Task prompt -> Exactly the lines from the line with "Reconstruct the object" to the line with "on the lip." should be extracted, both included, with no other lines.

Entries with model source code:
★ ★ ★ ★
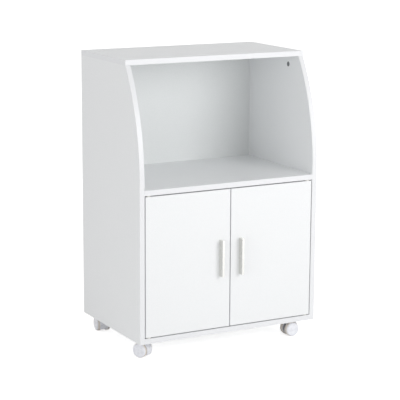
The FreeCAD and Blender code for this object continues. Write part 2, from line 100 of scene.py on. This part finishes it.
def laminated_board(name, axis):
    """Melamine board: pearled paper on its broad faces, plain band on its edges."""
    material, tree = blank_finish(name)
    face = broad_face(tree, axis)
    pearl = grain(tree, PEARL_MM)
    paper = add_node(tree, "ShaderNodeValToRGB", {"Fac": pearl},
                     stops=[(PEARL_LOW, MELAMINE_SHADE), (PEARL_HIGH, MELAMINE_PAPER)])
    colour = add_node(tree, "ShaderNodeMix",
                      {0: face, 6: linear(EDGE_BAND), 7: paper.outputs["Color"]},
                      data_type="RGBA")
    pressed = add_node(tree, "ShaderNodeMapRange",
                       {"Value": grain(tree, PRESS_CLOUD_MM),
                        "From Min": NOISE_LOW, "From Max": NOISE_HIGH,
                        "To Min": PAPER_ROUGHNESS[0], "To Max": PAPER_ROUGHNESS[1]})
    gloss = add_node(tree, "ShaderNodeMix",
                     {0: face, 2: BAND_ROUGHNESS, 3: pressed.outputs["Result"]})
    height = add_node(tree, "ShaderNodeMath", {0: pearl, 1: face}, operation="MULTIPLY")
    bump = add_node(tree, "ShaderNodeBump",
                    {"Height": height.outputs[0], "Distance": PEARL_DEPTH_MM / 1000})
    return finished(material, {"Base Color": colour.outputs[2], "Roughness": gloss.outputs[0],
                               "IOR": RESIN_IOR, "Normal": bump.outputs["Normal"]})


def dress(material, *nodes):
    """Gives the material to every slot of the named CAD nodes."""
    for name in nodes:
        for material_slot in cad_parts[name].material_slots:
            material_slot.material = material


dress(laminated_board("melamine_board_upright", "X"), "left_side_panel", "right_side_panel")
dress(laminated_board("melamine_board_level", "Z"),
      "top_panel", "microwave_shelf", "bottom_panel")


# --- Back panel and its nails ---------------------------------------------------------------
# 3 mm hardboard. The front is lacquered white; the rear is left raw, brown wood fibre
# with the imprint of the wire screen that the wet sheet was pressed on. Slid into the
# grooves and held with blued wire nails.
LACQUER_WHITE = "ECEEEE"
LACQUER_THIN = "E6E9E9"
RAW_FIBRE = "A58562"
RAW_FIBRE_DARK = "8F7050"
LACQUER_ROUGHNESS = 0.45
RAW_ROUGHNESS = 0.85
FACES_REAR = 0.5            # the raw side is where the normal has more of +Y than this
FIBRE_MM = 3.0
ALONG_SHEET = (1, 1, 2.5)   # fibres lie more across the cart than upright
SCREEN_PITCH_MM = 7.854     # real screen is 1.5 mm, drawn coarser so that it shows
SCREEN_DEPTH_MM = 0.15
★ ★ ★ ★
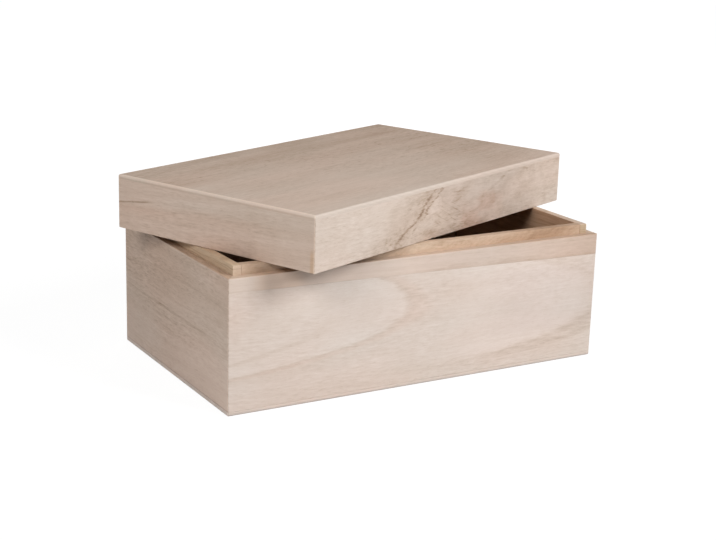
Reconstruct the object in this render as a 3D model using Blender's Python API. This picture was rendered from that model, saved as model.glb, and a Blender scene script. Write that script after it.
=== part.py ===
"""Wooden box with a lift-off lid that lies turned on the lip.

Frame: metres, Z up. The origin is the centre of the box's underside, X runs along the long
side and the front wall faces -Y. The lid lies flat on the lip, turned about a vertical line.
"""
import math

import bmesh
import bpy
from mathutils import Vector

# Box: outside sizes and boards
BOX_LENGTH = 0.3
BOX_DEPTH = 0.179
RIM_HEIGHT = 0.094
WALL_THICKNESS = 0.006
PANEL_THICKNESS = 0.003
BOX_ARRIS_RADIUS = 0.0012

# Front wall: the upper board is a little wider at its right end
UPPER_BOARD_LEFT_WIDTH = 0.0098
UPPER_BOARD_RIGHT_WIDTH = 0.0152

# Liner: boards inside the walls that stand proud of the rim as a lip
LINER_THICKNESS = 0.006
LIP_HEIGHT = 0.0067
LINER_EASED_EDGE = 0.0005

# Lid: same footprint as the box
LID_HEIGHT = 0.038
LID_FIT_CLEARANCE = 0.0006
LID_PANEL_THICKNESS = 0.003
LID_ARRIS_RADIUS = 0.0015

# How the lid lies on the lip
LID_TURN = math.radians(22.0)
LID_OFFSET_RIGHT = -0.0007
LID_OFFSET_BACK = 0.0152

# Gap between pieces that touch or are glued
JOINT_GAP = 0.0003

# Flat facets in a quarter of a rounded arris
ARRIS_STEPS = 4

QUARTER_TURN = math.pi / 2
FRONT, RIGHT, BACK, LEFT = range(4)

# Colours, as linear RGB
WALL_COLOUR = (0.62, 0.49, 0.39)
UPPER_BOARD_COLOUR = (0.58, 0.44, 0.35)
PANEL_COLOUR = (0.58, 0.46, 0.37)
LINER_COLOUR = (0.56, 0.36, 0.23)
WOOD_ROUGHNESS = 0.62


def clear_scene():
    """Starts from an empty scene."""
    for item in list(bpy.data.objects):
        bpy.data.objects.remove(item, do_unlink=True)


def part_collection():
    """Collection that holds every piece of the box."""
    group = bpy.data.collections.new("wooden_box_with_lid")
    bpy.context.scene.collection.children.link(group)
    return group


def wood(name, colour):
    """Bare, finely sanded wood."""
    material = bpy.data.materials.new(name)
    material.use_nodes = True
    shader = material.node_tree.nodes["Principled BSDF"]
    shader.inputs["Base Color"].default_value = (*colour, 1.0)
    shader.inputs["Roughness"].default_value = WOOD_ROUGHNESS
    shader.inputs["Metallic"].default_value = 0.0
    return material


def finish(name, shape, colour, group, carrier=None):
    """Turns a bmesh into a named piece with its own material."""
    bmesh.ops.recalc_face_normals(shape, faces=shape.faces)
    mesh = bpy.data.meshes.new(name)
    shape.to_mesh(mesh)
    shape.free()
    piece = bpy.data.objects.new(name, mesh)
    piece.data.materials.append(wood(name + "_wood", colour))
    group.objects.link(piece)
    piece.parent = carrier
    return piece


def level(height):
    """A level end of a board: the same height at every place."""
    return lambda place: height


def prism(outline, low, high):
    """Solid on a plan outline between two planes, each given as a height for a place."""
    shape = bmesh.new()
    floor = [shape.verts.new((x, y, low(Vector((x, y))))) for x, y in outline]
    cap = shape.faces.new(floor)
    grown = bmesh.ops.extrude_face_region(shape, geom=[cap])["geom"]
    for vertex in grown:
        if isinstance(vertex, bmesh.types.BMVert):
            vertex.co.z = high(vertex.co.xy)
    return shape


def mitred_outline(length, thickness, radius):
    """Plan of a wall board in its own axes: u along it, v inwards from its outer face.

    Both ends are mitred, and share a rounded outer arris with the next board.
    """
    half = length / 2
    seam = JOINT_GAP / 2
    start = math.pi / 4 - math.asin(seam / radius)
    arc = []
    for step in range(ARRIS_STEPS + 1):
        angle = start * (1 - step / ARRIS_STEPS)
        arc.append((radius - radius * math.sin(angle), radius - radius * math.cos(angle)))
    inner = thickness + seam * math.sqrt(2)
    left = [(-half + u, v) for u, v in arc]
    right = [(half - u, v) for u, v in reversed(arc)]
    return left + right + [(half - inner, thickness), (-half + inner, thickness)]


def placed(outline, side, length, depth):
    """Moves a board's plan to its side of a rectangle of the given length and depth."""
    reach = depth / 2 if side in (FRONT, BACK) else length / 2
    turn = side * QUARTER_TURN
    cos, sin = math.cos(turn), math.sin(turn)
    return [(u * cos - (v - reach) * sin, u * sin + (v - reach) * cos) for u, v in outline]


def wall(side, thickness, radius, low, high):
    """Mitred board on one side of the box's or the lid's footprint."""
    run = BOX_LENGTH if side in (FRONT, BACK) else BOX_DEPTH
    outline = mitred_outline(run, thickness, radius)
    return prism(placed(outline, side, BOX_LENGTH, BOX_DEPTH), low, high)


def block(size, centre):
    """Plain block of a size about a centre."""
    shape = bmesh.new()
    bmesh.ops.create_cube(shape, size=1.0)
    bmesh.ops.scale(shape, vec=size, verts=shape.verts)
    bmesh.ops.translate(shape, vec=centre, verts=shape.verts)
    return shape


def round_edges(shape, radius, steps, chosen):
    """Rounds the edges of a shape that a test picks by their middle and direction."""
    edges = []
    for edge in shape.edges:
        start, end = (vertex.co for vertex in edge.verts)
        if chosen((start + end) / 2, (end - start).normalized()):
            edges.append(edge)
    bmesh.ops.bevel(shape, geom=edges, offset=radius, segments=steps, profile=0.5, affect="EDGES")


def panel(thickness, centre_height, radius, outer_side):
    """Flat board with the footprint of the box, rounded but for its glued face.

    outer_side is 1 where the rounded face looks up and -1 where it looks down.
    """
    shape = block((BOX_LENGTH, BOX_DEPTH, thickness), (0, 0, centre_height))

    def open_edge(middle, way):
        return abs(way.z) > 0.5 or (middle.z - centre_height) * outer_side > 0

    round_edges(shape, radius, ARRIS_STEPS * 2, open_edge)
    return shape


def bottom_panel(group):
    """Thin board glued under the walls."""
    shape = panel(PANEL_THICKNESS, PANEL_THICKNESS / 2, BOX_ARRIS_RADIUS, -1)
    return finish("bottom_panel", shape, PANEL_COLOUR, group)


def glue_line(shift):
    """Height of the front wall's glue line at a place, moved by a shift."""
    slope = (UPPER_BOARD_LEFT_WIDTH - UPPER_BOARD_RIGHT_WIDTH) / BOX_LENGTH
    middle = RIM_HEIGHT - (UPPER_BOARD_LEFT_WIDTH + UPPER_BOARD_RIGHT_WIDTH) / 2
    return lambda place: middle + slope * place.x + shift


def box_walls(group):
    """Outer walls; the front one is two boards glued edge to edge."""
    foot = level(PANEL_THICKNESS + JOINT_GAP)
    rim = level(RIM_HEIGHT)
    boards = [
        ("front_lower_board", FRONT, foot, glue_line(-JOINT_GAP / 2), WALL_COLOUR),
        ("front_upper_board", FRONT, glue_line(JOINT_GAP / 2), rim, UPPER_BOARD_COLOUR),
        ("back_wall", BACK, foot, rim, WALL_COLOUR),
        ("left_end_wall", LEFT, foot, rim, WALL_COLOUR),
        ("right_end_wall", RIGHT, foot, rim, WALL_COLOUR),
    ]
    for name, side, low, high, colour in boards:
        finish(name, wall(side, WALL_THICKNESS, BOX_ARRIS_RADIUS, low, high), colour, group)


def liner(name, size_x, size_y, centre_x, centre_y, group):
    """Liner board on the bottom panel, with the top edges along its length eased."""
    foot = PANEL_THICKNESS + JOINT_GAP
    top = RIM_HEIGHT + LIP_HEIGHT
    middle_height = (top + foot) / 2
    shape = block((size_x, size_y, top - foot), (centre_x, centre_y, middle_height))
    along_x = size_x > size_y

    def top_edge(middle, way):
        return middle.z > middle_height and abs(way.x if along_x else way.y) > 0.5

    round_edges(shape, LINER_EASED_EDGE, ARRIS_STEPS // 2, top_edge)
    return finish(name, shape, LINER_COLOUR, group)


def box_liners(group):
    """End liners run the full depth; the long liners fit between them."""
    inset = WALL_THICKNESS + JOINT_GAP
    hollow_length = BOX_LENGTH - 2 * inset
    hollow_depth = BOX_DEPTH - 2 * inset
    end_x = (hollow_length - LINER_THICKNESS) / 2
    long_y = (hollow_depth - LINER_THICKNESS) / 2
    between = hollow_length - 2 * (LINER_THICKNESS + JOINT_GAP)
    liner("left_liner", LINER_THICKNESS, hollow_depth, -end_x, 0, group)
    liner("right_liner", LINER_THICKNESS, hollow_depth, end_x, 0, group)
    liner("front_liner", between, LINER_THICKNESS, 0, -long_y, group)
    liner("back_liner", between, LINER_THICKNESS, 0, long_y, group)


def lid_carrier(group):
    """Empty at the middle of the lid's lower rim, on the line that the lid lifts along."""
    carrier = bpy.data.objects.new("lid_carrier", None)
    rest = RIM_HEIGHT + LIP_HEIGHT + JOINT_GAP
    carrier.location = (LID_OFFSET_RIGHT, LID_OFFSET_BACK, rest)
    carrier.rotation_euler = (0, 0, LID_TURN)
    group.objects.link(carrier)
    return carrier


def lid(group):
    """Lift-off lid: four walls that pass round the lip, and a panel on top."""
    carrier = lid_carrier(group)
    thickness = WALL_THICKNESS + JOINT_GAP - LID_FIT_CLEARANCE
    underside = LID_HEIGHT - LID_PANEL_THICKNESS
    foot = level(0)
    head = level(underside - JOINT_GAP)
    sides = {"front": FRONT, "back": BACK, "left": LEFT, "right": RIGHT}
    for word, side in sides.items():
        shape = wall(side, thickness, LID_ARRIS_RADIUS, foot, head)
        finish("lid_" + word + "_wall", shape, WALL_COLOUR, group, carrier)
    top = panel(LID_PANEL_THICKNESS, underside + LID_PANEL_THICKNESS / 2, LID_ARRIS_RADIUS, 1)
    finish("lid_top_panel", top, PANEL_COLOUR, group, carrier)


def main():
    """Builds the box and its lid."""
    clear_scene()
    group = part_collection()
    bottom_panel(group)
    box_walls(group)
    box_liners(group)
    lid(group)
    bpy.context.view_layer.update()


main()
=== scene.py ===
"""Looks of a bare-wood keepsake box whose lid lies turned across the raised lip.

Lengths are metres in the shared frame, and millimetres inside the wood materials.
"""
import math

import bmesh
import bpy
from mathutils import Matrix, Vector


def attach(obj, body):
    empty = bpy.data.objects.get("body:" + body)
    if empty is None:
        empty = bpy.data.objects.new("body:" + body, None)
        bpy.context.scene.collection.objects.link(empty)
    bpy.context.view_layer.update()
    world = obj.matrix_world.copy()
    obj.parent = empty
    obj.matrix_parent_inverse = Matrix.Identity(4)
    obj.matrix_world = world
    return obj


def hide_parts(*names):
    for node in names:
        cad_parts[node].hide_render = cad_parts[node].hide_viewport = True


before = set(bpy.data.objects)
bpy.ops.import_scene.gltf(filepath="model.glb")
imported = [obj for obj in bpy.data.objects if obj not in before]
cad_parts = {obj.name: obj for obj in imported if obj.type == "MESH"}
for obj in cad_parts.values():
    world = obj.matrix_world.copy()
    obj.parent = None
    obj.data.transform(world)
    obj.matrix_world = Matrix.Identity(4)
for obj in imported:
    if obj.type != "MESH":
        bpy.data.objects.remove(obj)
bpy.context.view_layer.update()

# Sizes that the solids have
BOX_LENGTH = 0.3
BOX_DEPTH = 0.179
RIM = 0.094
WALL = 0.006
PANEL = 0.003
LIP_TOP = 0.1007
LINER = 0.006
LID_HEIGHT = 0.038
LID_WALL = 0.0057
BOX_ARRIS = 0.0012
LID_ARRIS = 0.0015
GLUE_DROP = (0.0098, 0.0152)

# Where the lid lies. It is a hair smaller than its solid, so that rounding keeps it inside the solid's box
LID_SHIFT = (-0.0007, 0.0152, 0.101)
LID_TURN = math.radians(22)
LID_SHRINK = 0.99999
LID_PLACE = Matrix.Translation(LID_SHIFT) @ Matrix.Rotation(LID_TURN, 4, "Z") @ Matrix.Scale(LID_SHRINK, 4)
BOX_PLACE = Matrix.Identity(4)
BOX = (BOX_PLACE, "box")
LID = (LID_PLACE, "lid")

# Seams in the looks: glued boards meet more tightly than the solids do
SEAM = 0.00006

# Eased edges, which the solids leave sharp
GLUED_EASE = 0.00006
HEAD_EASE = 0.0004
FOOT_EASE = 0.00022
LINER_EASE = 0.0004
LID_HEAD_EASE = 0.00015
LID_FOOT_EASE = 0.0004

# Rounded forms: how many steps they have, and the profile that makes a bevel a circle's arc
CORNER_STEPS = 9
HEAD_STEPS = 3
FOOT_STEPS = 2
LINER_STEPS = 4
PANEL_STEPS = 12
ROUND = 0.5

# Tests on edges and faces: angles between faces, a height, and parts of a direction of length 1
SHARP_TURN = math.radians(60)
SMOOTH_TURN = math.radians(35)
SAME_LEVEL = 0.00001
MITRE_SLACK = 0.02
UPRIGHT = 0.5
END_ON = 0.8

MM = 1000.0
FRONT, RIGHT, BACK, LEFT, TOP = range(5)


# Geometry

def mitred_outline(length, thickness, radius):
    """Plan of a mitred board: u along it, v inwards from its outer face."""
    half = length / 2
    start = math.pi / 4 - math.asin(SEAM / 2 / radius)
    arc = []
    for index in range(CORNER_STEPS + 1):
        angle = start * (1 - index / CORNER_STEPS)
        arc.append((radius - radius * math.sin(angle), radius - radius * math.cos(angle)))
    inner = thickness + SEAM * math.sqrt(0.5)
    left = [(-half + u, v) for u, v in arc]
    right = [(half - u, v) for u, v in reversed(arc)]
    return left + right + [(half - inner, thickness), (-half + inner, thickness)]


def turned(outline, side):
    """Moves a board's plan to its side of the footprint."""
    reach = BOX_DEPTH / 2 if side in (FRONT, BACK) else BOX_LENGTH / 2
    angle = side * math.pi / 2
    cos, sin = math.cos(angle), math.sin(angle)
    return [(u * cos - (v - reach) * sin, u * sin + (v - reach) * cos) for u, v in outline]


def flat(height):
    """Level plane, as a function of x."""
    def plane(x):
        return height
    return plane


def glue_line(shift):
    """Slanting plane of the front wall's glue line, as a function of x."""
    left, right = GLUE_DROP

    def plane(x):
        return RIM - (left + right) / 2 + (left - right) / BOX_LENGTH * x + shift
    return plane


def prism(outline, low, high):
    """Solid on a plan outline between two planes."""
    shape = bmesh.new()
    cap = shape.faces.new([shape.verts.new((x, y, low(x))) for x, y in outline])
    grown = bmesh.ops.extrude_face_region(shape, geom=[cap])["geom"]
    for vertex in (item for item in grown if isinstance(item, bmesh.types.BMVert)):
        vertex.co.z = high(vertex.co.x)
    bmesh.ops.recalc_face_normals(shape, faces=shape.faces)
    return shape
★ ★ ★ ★
Answer to the exercise ->
Reconstruct the object in this render as a 3D model using Blender's Python API. This picture was rendered from that model, saved as model.glb, and a Blender scene script. Write that script after it.
=== part.py ===
"""Wooden box with a lift-off lid that lies turned on the lip.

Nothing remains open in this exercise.